The UN administrator for Kosovo, Bernard Kouchner, says Gen. Clark's meetings with the UCK commanders were very important. In Kouchner's words, "Clark taught them that you don't need to carry a gun to be a man."

KFOR spokesman Major Ole Irgens spoke to RFE/RL last night, shortly before the deal was signed. He said the new corps will not be the basis for a future army. "Many people in Kosovo want to build an army instead of a civilian corps. But that has never been KFOR and UNMIK's meaning [intention] with the Kosovo Corps. This should be a civilian, non-armed organization with uniforms, which will deal mainly with civilian tasks. It is not meant to be, or will not be, the core for a future army for Kosovo."

Irgens says KFOR is still the only legal security presence in Kosovo. And NATO Secretary-General Javier Solana issued a statement saying, "As of today, the UCK has ceased to exist as a structured paramilitary organization." Solana describes the new corps as a "multi-ethnic civilian emergency force." The word "protection" in the corps' name, Kosovo Protection Corps, is rather vague. Although not as strong a term as "defense corps" or "military corps," "protection corps" does give the impression that the corps' members are armed. And the corps' emblem bears a striking resemblance to UCK's old emblem. Both are in the Albanian national colors, black and red. But a map of Kosovo replaces the double-headed Albanian eagle, and the corp's initials BMK replace the initials UCK.

The corps will have 5,000 members, 3,000 of them regulars and 2,000 reservists. Kouchner says the corps will have only 200 weapons at its disposal. He says it will be at his personal discretion to rule on whether individual BMK members, who may believe they are at risk, should have a weapon for their own protection. But some UCK officials have told reporters that Thaci has persuaded NATO and the UN to allow considerably more weapons in the corps.

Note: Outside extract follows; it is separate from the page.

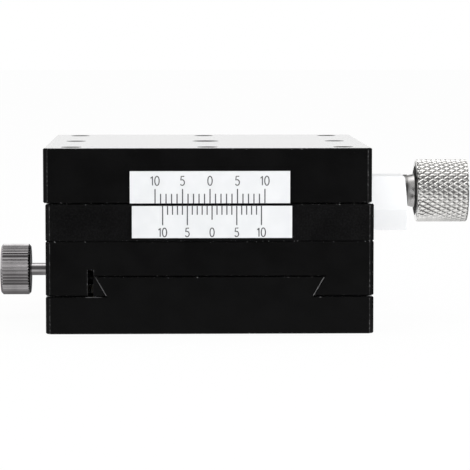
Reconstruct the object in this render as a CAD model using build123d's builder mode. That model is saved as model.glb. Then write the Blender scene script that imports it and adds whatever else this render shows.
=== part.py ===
from build123d import *
import os
from math import cos, pi, radians, sin, tan

# A two-axis hand-driven dovetail slide: two equal feed-screw stages, the upper one
# turned a quarter turn on the lower one. All sizes are in millimetres.
# A stage is modelled on its own floor plane: x along the travel towards the knob,
# y towards the clamp screw, z up, with the origin under the middle of its base.
# Threads are plain cylinders: fixed screws have the root radius where they are tapped in.

# Square plates of one stage, which end a little outside their corner holes
hole_pitch = 25.0
hole_edge = 5.0
stage_height = 17.0
shoulder_height = 6.8
plate_gap = 0.2
corner_chamfer = 0.85
edge_chamfer = 0.2

# Dovetail, and the gib that takes up its play
dovetail_width = 42.0
dovetail_height = 3.65
flank_angle = 60.0
roof_gap = 0.2
sliding_gap = 0.03
broken_edge = 0.15
gib_top_width = 0.3
gib_end_gap = 0.25
gib_slot_width = 1.0
gib_slot_rise = 1.1
gib_broken_edge = 0.08

# Fixing holes, and the screws that join the two stages
tap_radius = 1.65
tap_depth = 6.0
clear_radius = 2.25
mouth_chamfer = 0.3
counterbore_radius = 3.8
counterbore_depth = 4.2
joining_head_radius = 3.5
joining_head_height = 4.0
joining_screw_length = 8.0
joining_socket = 3.0

# Feed screw, its nut, and the channel that the nut runs in
screw_height = 7.35
travel = 20.0
thread_radius = 2.5
journal_radius = 1.75
running_gap = 0.04
thread_overrun = 1.0
nut_length = 12.0
nut_width = 8.6
nut_drop = 4.05
nut_side_gap = 0.2
nut_floor_gap = 0.4
nut_roof_gap = 0.1
spigot_radius = 3.5
spigot_web = 1.5
seat_gap = 0.01
nut_chamfer = 0.4

# Small cap screws, in the nut and in the bearing block
small_root_radius = 1.02
small_clear_radius = 1.4
small_head_radius = 2.25
small_head_height = 2.2
small_bore_radius = 2.5
small_bore_depth = 2.5
small_socket = 2.0
nut_screw_end_gap = 0.35
block_screw_length = 12.0
screw_head_chamfer = 0.2

# Bearing block at the knob end of the base
block_thickness = 8.0
block_width = 21.0
block_bottom = 0.5
block_shoulder = 4.3
block_roof_gap = 0.28
block_chamfer = 0.2
block_screw_offset = 6.3
block_screw_height = 3.4
block_hole_depth = 9.0
bush_radius = 2.5
washer_radius = 3.1
washer_thickness = 0.72
end_play = 0.03

# Knob on the feed screw
neck_radius = 3.15
neck_flare_length = 0.2
neck_flare_height = 0.45
stop_gap = 0.1
knob_radius = 6.05
knob_back_radius = 5.45
knob_back_slope = 0.2
knob_back_chamfer = 0.35
knurl_length = 9.6
knob_end_chamfer = 0.4
knob_end_wall = 2.8
knob_screw_place = 4.9
knob_screw_length = 3.4

# Socket set screws, in the gib side of the table and in the knob
set_screw_radius = 1.24
set_screw_socket = 1.5
gib_screw_spacing = 36.0
gib_screw_length = 6.0

# Clamp screw with its knurled head, and the soft pad at its tip
clamp_height = 9.2
clamp_shank_radius = 1.2
clamp_head_radius = 4.9
clamp_head_length = 5.7
clamp_standoff = 4.2
clamp_head_chamfer = 0.4
knurl_teeth = 50
knurl_depth = 0.22
pad_radius = 1.15
pad_length = 1.2

# Scale plates on the side away from the clamp
scale_length = 29.2
scale_height = 5.85
scale_thickness = 0.5
scale_offset = 0.38
vernier_bottom = 0.65

# Where each table stands, along its travel from mid-stroke
lower_table_offset = 0.0
upper_table_offset = -0.37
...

Kouchner says at least 10 percent of the personnel in the corps will be members of Kosovo's minorities -- mainly Serbs, as well as various Muslim Slavic groups, Turks and Roma. But with UCK's former military chief, Gen. Agim Ceku, due to command the new corps, it is unlikely that many Serbs will join up.

The official Yugoslav news agency Tanjug describes the establishment of the corps as "nothing but an alternate way to preserve the military structure of the terrorist bandits" -- Tanjug's term for former UCK insurgents. Meanwhile, Serbs in the divided city of Mitrovica say they are considering forming a force of their own.